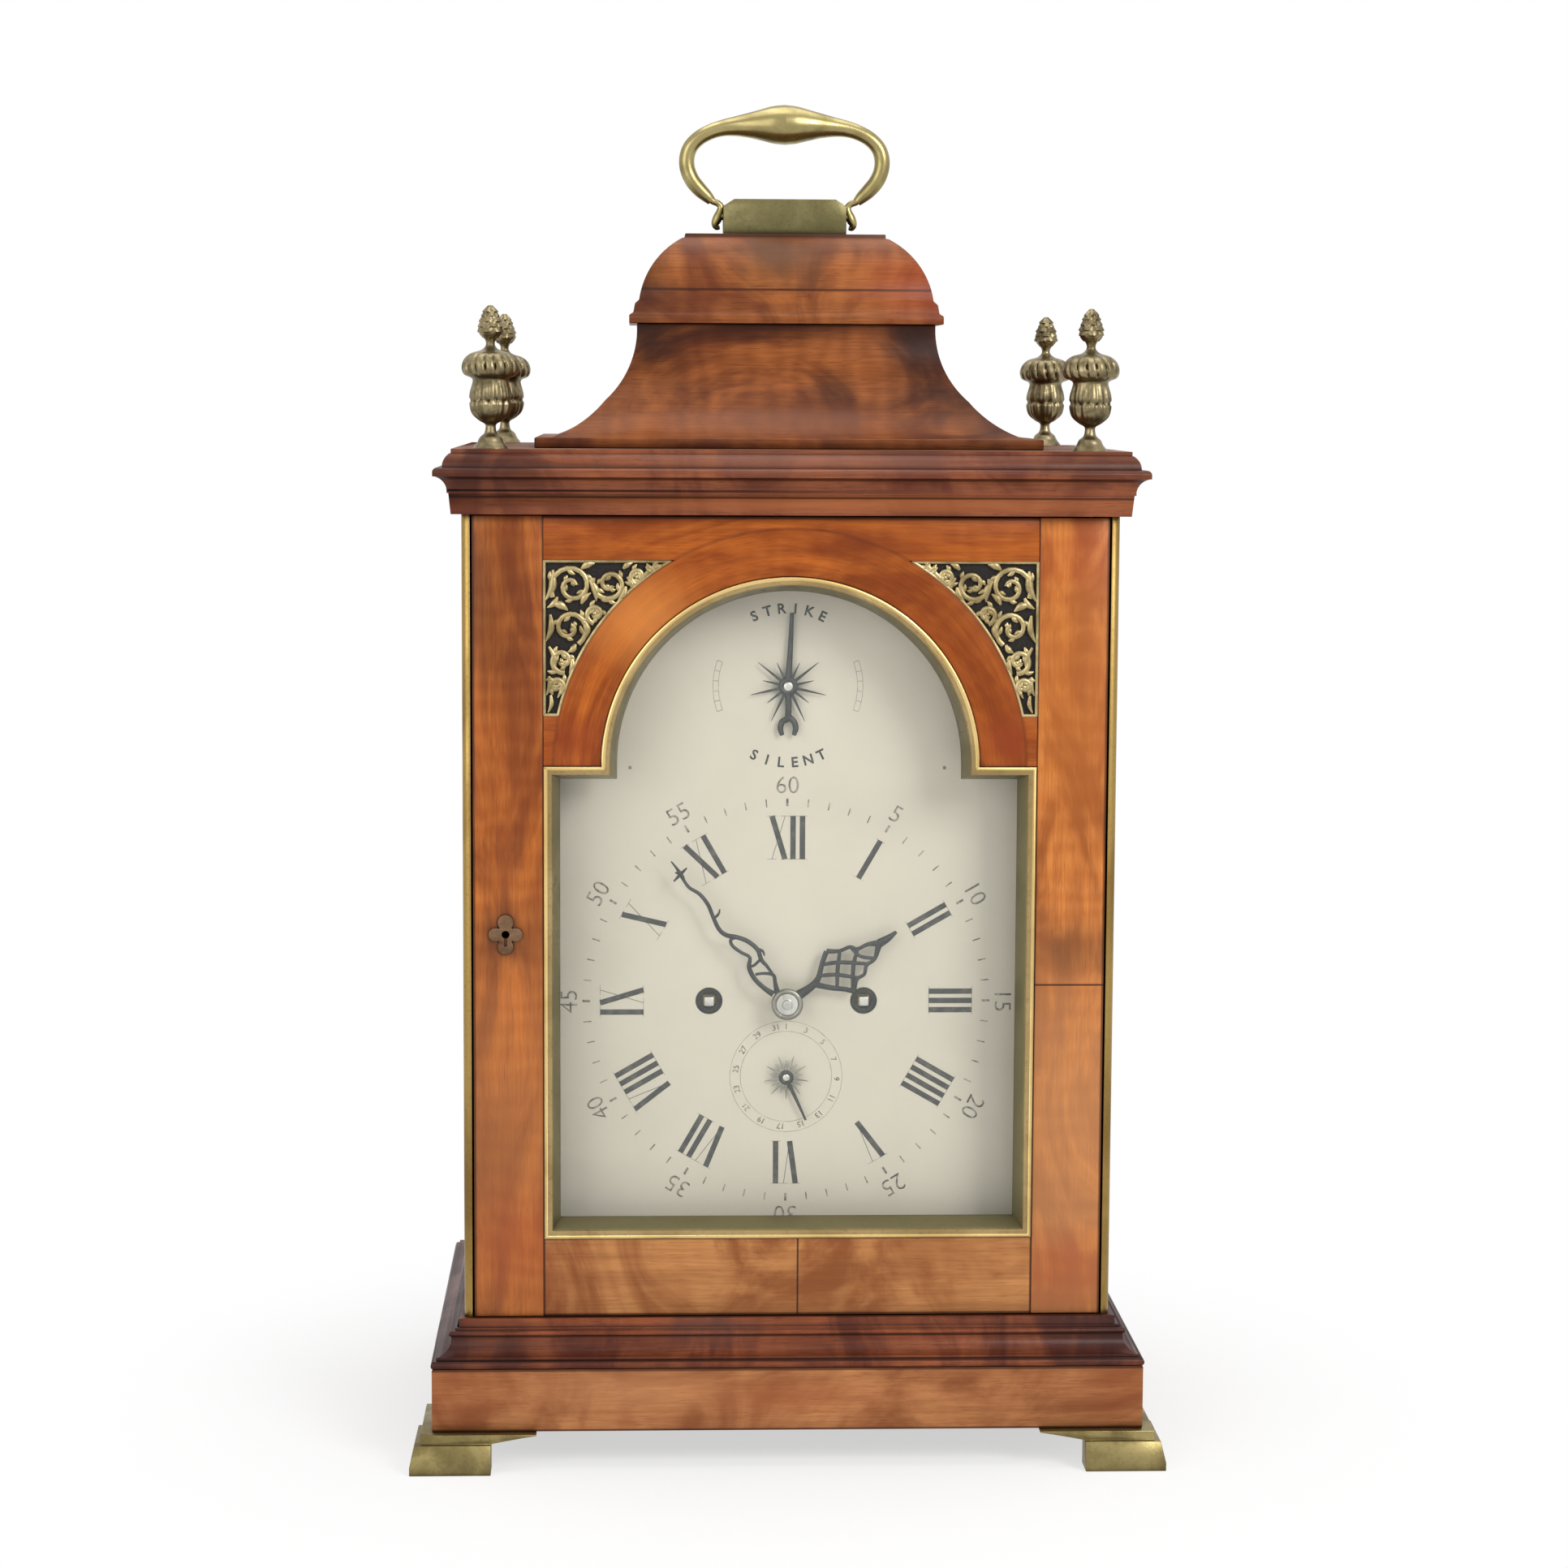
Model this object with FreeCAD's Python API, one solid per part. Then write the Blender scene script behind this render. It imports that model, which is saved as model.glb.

* * *

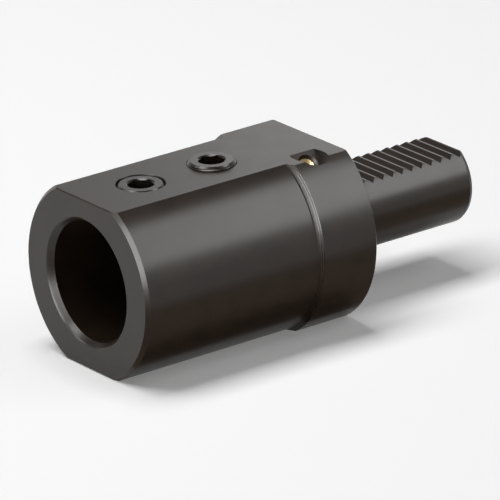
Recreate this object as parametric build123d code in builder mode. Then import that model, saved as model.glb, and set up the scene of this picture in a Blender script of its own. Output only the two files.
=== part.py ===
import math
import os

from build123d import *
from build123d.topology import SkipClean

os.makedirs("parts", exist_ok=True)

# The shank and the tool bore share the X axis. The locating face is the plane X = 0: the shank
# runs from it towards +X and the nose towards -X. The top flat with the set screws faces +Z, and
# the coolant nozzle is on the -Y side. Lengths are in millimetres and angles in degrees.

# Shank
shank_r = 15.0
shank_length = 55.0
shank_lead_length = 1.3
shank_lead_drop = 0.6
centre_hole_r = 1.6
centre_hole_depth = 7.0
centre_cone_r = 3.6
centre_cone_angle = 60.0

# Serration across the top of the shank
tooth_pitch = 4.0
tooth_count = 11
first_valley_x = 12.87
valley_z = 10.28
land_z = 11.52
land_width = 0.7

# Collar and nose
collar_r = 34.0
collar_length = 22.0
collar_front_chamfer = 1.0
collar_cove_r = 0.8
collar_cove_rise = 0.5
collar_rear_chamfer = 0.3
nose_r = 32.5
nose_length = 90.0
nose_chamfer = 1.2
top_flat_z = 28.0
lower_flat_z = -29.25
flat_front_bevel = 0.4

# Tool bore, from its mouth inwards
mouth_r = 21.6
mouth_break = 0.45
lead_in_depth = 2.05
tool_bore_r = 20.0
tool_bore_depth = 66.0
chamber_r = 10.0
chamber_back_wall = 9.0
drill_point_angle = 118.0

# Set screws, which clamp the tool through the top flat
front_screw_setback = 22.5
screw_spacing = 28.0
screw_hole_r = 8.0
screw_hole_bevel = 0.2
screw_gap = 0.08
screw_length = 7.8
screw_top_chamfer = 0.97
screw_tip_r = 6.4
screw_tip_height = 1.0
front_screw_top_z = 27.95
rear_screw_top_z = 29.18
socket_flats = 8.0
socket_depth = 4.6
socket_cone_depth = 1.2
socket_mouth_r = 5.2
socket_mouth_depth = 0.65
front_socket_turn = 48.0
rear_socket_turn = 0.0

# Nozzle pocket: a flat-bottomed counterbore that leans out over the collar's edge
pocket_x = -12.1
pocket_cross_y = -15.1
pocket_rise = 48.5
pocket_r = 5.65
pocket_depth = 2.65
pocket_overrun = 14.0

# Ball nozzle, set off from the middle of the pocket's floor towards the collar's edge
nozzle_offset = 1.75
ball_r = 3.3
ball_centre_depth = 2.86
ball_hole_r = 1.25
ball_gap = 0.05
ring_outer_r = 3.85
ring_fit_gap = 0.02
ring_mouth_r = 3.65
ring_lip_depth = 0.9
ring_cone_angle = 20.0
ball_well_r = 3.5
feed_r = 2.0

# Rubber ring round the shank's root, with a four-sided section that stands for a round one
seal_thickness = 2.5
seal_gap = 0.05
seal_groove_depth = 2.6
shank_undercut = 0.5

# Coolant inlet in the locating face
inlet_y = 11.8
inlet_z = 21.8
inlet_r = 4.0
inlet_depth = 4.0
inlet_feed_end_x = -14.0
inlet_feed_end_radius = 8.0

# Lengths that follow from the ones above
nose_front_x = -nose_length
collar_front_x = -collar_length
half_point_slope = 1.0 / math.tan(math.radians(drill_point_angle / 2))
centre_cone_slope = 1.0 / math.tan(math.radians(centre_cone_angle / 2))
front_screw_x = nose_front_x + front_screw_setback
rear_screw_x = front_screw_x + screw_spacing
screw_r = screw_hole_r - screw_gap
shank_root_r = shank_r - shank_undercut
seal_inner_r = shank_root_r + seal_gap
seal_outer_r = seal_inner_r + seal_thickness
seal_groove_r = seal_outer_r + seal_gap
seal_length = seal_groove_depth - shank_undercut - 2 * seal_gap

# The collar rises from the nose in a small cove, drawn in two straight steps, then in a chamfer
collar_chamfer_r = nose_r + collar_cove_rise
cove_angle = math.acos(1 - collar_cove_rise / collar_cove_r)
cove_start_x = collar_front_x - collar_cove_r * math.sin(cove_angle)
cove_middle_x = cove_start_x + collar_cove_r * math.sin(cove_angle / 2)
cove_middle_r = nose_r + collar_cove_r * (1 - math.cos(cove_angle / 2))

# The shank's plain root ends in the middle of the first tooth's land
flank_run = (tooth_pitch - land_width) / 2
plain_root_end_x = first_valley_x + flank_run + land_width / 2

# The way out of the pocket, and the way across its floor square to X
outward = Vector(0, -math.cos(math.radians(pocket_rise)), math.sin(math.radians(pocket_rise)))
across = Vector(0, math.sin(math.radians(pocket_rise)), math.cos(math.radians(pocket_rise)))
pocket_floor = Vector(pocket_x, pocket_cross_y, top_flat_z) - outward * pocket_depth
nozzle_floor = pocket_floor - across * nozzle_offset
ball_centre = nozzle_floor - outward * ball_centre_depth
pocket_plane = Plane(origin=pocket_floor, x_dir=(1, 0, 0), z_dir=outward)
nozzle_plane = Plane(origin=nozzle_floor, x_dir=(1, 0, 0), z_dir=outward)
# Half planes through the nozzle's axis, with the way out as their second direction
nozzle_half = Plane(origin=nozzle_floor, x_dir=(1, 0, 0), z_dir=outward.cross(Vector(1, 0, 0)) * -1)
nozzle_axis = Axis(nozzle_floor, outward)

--

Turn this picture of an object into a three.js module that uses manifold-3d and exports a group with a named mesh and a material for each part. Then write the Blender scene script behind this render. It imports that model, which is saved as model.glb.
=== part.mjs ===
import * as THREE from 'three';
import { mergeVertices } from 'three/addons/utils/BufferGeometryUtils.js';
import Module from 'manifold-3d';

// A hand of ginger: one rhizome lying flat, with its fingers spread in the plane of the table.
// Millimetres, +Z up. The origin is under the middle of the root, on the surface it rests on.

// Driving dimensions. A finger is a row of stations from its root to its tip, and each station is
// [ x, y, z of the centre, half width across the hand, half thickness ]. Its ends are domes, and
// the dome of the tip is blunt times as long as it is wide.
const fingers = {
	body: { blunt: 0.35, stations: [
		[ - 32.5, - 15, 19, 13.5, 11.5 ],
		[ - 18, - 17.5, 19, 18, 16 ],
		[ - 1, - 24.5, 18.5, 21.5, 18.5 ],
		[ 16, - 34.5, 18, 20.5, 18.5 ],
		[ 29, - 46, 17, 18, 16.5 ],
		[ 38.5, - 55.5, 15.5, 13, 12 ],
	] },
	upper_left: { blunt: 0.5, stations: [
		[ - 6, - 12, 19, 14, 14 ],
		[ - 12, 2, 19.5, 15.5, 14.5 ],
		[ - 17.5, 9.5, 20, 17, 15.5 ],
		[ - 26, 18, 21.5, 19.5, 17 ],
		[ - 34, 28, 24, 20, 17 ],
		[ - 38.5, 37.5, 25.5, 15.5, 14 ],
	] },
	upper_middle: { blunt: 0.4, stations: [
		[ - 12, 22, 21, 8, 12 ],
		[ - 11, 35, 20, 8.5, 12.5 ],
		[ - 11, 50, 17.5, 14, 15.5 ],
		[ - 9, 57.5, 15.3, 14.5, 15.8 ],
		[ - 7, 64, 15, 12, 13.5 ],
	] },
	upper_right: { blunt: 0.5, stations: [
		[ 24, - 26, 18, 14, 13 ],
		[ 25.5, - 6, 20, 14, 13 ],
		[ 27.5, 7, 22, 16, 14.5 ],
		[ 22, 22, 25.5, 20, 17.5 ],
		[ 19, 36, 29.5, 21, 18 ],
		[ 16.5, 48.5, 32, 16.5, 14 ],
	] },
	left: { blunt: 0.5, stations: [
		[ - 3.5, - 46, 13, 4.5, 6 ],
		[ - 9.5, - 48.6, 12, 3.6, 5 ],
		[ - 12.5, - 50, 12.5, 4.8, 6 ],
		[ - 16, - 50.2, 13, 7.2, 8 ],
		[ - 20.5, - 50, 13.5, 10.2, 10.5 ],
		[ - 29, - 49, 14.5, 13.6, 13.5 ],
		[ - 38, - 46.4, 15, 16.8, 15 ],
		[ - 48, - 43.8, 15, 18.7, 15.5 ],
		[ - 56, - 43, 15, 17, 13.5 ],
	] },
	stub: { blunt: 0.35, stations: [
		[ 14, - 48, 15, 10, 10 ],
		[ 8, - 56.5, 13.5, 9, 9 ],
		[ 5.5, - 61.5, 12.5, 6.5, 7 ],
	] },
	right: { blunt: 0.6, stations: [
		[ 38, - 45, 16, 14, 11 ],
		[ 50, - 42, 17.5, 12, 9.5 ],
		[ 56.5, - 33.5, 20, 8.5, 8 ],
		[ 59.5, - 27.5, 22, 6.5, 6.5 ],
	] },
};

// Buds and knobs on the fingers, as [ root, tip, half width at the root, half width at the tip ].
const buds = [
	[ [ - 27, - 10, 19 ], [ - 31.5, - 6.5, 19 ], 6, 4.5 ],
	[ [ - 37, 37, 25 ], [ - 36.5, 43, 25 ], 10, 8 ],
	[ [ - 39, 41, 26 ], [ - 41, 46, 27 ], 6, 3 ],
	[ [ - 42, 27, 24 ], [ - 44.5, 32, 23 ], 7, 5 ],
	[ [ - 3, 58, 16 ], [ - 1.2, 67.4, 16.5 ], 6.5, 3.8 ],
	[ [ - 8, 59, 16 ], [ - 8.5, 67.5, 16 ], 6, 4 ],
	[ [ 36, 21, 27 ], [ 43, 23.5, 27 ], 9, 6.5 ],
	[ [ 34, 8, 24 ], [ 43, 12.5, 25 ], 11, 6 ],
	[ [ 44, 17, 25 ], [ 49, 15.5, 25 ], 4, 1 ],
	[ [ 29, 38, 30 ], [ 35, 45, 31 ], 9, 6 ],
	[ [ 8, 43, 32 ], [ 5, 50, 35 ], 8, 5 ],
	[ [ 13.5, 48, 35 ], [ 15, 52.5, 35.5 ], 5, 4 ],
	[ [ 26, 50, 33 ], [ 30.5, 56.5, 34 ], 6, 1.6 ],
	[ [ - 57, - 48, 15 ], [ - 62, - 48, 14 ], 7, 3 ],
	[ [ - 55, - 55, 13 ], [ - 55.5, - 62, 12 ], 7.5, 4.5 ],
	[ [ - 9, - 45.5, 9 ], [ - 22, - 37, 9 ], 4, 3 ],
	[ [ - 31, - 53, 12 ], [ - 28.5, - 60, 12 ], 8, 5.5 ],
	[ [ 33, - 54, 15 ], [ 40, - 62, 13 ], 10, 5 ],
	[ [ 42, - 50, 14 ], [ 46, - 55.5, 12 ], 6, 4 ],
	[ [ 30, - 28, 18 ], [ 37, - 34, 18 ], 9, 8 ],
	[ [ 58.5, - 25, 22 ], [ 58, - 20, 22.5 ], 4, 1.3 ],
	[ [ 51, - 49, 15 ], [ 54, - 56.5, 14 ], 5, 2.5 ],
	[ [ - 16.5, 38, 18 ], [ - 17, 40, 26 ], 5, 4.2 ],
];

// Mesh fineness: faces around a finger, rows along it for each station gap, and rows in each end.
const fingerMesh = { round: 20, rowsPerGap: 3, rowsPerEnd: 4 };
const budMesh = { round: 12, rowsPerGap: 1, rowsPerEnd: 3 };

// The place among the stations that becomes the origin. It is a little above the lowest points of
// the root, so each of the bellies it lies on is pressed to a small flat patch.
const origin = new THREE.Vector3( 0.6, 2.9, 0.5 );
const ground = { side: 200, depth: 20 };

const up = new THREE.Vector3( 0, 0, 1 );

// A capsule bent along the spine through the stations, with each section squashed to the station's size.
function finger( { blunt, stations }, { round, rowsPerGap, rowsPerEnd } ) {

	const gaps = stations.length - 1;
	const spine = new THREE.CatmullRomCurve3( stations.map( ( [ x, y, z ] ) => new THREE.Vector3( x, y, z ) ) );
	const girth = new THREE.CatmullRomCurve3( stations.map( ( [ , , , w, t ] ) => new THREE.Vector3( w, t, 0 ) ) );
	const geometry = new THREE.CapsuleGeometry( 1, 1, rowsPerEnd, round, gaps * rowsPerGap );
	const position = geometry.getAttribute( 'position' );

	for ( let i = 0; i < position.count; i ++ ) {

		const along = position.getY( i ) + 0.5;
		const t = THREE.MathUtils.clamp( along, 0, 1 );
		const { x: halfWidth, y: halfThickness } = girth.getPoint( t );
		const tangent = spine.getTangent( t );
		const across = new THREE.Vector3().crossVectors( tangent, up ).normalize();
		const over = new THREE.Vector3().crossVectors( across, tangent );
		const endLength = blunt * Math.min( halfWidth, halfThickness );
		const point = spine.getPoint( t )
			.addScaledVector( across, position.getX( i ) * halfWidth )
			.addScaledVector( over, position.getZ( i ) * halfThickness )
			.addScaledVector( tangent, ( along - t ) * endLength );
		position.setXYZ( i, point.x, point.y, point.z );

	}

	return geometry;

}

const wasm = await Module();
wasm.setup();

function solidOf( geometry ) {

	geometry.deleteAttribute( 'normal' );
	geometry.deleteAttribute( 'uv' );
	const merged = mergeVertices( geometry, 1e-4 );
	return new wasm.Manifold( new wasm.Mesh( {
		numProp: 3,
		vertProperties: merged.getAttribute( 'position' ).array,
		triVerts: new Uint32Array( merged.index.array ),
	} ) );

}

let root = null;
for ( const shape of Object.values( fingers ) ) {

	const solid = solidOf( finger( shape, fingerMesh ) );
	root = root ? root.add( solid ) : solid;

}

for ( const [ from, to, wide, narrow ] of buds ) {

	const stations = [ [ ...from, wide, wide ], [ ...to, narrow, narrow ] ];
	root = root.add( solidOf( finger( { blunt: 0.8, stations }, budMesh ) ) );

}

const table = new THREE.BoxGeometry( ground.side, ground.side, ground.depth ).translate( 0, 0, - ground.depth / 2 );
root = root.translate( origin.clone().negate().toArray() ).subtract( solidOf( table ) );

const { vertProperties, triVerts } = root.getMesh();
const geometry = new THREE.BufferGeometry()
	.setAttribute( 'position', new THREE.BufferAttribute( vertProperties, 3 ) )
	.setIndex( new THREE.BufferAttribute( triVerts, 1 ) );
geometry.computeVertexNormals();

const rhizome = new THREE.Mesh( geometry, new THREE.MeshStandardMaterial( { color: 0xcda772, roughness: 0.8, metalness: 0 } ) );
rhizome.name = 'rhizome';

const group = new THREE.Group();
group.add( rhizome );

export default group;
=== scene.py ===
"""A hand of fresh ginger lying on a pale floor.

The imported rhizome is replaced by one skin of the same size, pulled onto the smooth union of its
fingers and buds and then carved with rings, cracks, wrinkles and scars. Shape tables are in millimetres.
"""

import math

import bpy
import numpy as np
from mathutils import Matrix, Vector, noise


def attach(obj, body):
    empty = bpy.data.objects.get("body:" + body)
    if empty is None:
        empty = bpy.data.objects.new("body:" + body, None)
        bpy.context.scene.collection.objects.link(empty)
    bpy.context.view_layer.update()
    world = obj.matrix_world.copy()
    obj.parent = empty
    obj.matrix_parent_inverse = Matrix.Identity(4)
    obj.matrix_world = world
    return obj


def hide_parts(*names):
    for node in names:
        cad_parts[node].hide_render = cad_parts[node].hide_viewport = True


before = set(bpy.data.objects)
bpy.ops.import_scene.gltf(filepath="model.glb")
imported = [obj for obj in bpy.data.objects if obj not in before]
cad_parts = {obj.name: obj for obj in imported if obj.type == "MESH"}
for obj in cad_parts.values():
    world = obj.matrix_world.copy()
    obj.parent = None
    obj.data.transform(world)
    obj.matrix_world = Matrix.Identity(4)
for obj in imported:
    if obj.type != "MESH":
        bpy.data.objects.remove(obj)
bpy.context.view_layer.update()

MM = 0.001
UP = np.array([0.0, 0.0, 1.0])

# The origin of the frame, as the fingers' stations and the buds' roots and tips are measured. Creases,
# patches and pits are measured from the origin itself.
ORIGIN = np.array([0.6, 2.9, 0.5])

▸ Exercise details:
Exactly and only the lines from the line with "const rhizome = new" to the line with "obj.parent = None", both included, are to be printed.

▸ Solution for this exercise:
const rhizome = new THREE.Mesh( geometry, new THREE.MeshStandardMaterial( { color: 0xcda772, roughness: 0.8, metalness: 0 } ) );
rhizome.name = 'rhizome';

const group = new THREE.Group();
group.add( rhizome );

export default group;
=== scene.py ===
"""A hand of fresh ginger lying on a pale floor.

The imported rhizome is replaced by one skin of the same size, pulled onto the smooth union of its
fingers and buds and then carved with rings, cracks, wrinkles and scars. Shape tables are in millimetres.
"""

import math

import bpy
import numpy as np
from mathutils import Matrix, Vector, noise


def attach(obj, body):
    empty = bpy.data.objects.get("body:" + body)
    if empty is None:
        empty = bpy.data.objects.new("body:" + body, None)
        bpy.context.scene.collection.objects.link(empty)
    bpy.context.view_layer.update()
    world = obj.matrix_world.copy()
    obj.parent = empty
    obj.matrix_parent_inverse = Matrix.Identity(4)
    obj.matrix_world = world
    return obj


def hide_parts(*names):
    for node in names:
        cad_parts[node].hide_render = cad_parts[node].hide_viewport = True


before = set(bpy.data.objects)
bpy.ops.import_scene.gltf(filepath="model.glb")
imported = [obj for obj in bpy.data.objects if obj not in before]
cad_parts = {obj.name: obj for obj in imported if obj.type == "MESH"}
for obj in cad_parts.values():
    world = obj.matrix_world.copy()
    obj.parent = None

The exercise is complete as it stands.